Rumsfeld could be liable under the doctrine of "command
responsibility" – the legal principle that holds a superior
responsible for crimes committed by his subordinates when he knew or
should have known that they were being committed, but fails to take
reasonable measures to stop them.

A special prosecutor is needed because Attorney General Alberto
Gonzales was himself deeply involved in the policies leading to the
abuse of detainees, a conflict of interest that is likely to prevent
a proper investigation from being carried out. U.S. Department of
Justice regulations call for the appointment of an outside counsel
when such a conflict exists and the public interest warrants a
prosecutor without links to the government.

"A special prosecutor should look carefully at what abuses Rumsfeld
either knew of or condoned," said Mariner.

On December 2, 2002, as the Pentagon has previously acknowledged,
Rumsfeld approved 16 interrogation techniques for al-Qahtani and
other detainees, including the use of forced nudity, stress positions
and "using detainees' individual phobias (such as fear of dogs)."
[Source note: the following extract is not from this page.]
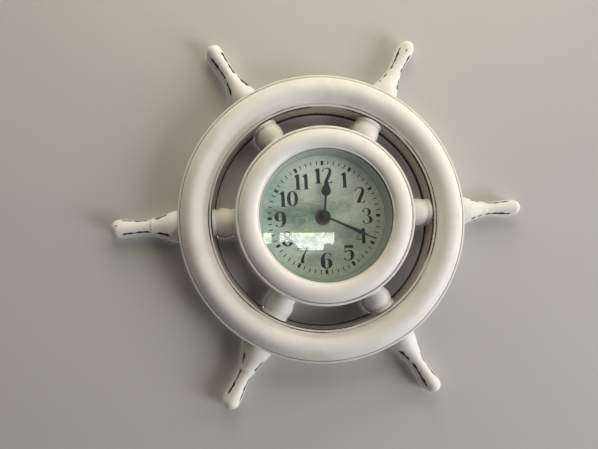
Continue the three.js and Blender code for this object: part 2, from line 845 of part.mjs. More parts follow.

Al-Qahtani, who is alleged to have been a "20th hijacker," was denied
entry to the United States in August 2001. Pentagon spokesman Gordon
told Salon.com on Thursday that al-Qahtani was an "al-Qaida
terrorist" who provided a "treasure trove" of information during his
interrogation. (The information al-Qahtani is said to have provided,
however, is still classified.)

Human Rights Watch expressed concern that the Pentagon has never
released the full version of Gen. Schmidt's report on abuses at
Guantanamo. The report's recommendations were rejected by the head of
U.S. Southern Command, Gen. Bantz J. Craddock, who said in July 2005
that the al-Qahtani interrogation did not violate military law or
policy.





I think that the generals that are making noise right now knew about this long ago and maybe just maybe had the you know whats to finally do something about it....but who knows?
A shot of truth with that there ale mate!